Puede que al final el bodrio no sea la sopa, el bodrio sea el propio sistema, hemos conseguido que un sistema que hace poco tiempo – hasta el 2006 – nos hacía ser un país orgulloso, convencido de ser la séptima potencia mundial, ahora se haya quedado en un caldo triste, clandestino, de ínfima calidad y, sin embargo, imprescindible para sobrevivir. Nos tendremos que acostumbrar a ser un bodrio de país, con un bodrio de diligentes y con un bodrio de moral. También nos tendremos que acostumbrar a guisar con sobras, a recuperar la receta del bodrio.

He buscado recetas de sopas de bodrio y, con sorpresa, esas sopas de supervivencia, las sopas de ajo, de harina, de vainas, se han convertido en platos de postín, como la sopa de trigo de la semana pasada.

He buscado inspiración en algunos libros que tengo de cocina eclesiástica – monjas, frailes, cocinas renacentistas – y al final he elegido, como contraste, una sopa ostentosa, la sopa preferida de un Papa, Juan Pablo II, testigo y responsable de alguno de los acontecimientos más sonados de la historia de la humanidad durante el siglo pasado, tal vez por eso se encuentre en puertas de la santidad, santo pero no de mi devoción.

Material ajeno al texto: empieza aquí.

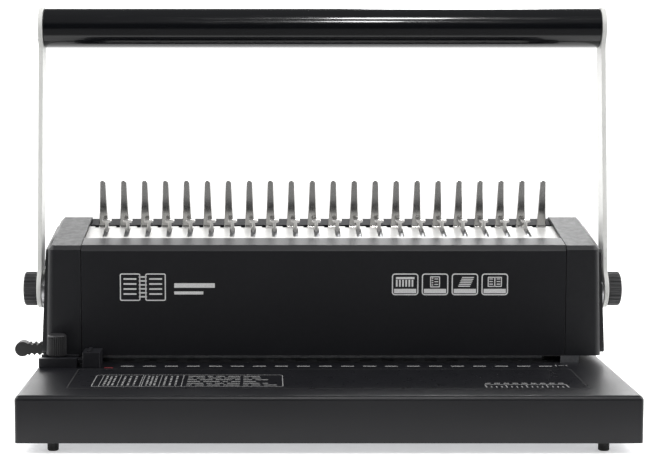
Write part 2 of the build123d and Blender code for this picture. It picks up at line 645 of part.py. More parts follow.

Su sopa preferida era una sopa de remolacha – barszcz rura – que arranca con un caldo hecho tostando un hueso de caña de ternera que mantenga girones de carne, también un kilo de magro de cerdo que también conviene pasar por la sartén, tres zanahorias, tres puerros y una cebolla limpias y troceadas las verduras, con un clavito de especia.

Una vez tostados en la sartén se pasan a una cacerola profunda con agua fresca. Por separado se asan en el horno 5 remolachas grandes, al igual que las patatas se sabe que están hechas si pueden pincharse bien con la punta de un cuchillo.

Una vez asadas se pelan y se cortan en rodajas finas, echándolas al caldo que está cociendo cuatro de las remolachas, la quinta remolacha se reserva cortada en juliana para ayudar a la presentación.

Pasados 50 minutos de cocción del caldo se retira el hueso de caña, se saca el magro de cerdo y se deja templar unos minutos antes de cortarlo en dados.

En la misma sartén en la que se tostaron el hueso y la carne se pone un poco de grasa de cerdo y cuando se deshaga se añade harina, sal y agua, haciendo una especie de crepe (puede sustituirse por rodajas de pan).

En el tramo final de la cocción, cuando se haya de calentar la sopa para servir, se añade medio quilo de chorizos pequeños.

El caldo una vez hecho se cuela o se filtra con un paño para eliminar impurezas; se sirve sobre una crepe rellena  con unos daditos de carne de cerdo, perejil y cebollino picado. En el plato cada comensal  un huevo crudo que se revuelve sobre el caldo muy caliente para que se formen hebras, un par de choricillos y un poco de la juliana de remolacha.

Con el tuétano del hueso de caña se prepara una tostada de pan espolvoreando un poco de pimienta.

Un plato de rojos, bermellones y naranjas. Un plato de purpurado. La receta sacada del repertorio de Eva Celada, los Secretos de la Cocina del Vaticano, editorial Planeta.

El cuadro del bodrio debería ser de Zurbarán, si hemos de comer todos bodrio mejor que sea servido por los serenos frailes de Zurbarán.